Pues cada vez veo mi “vocación” menos clara, y me inclino a pensar que no debe de ser, ciertamente, el hablar con un mundo que parte de presupuestos muy distintos. Por mal que yo me encuentre en el orden de la caridad ‒y ése es otro asunto‒ existe el carisma, y tengo obligación de usarle. Ahora, el carisma mío, creo que consiste es una visión incomparablemente más profunda de lo ordinario, y en una capacidad de sintetizar, de unir los puntos aparentemente opuestos del misterio, revelándolos a una luz divina, sobrenatural, que muy pocos serán capaces de recibir. Creo que debo ir construyendo, escribiendo lo que se me vaya ocurriendo. Pensamientos que brotan, o se perfilan, en conversaciones diarias, y que no tienen cabida en ellas, sencillamente porque los conversantes no me entenderían. Comprendo que X, o X, son, sin posible discusión, mucho más buenos que yo; pero tienen menos luz, lo cual no les quita ni pone nada, pero les incapacita para comprenderme.
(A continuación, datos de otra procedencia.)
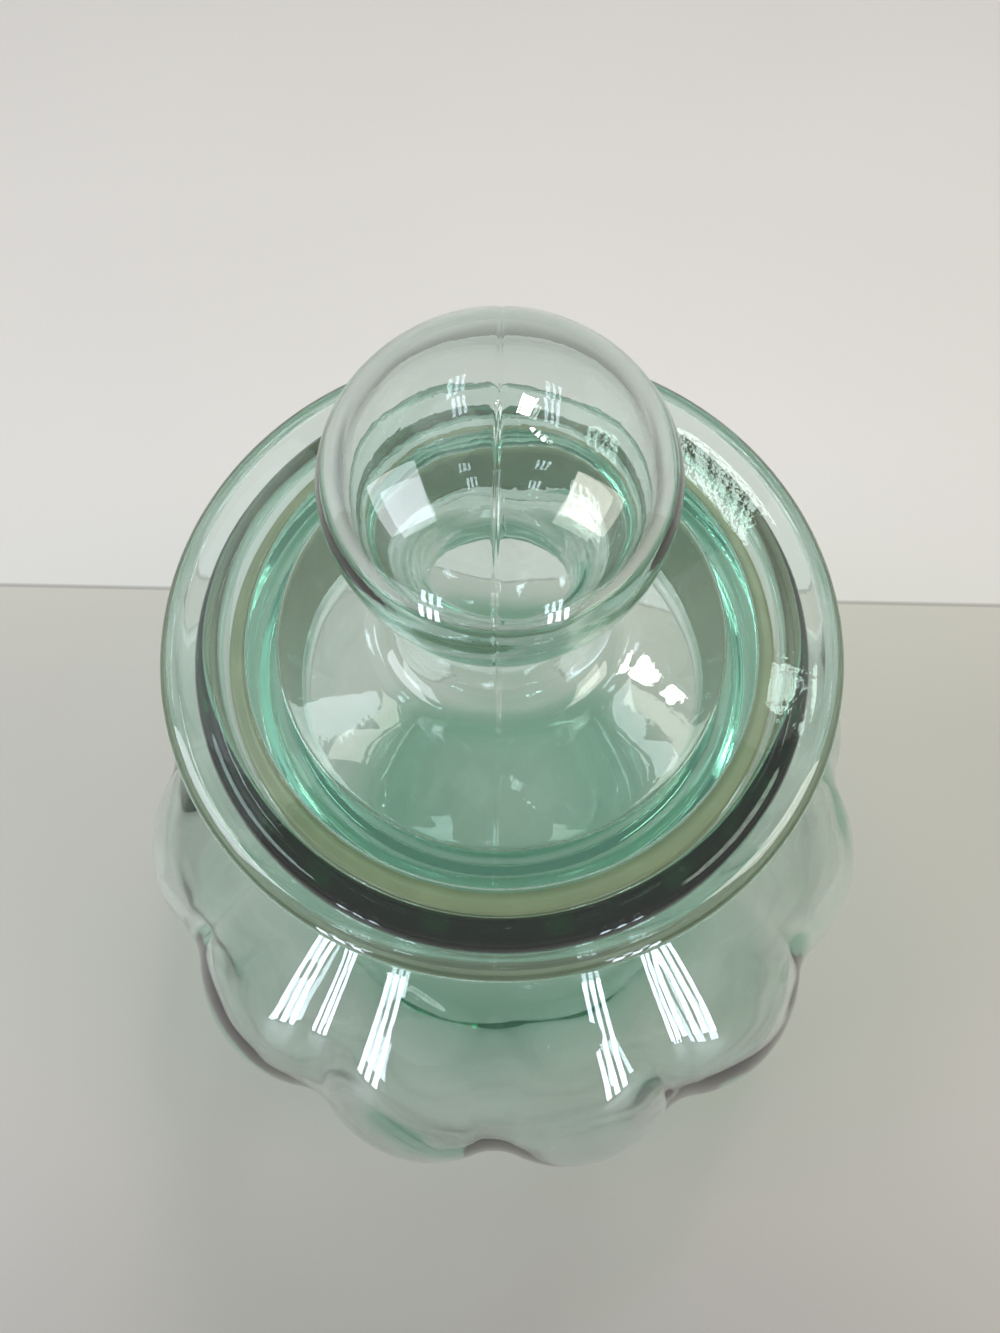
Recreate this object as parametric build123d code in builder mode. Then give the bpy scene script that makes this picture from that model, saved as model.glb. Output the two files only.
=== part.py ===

Por ejemplo, nadie parece capaz de comprender una cosa tan sencilla como ésta: el hombre es esencialmente el “que recibe” de Dios, y eso en un régimen sacramental. Por tanto, el recibir es su propia gloria, el recibir de otro hombre. Comentar ‒como hicieron ayer individuos, incluso de la talla muy aceptable de X.X.‒ que la figura del presbítero queda rebajada porque “recibe” del Obispo, es no comprender la esencia del hombre.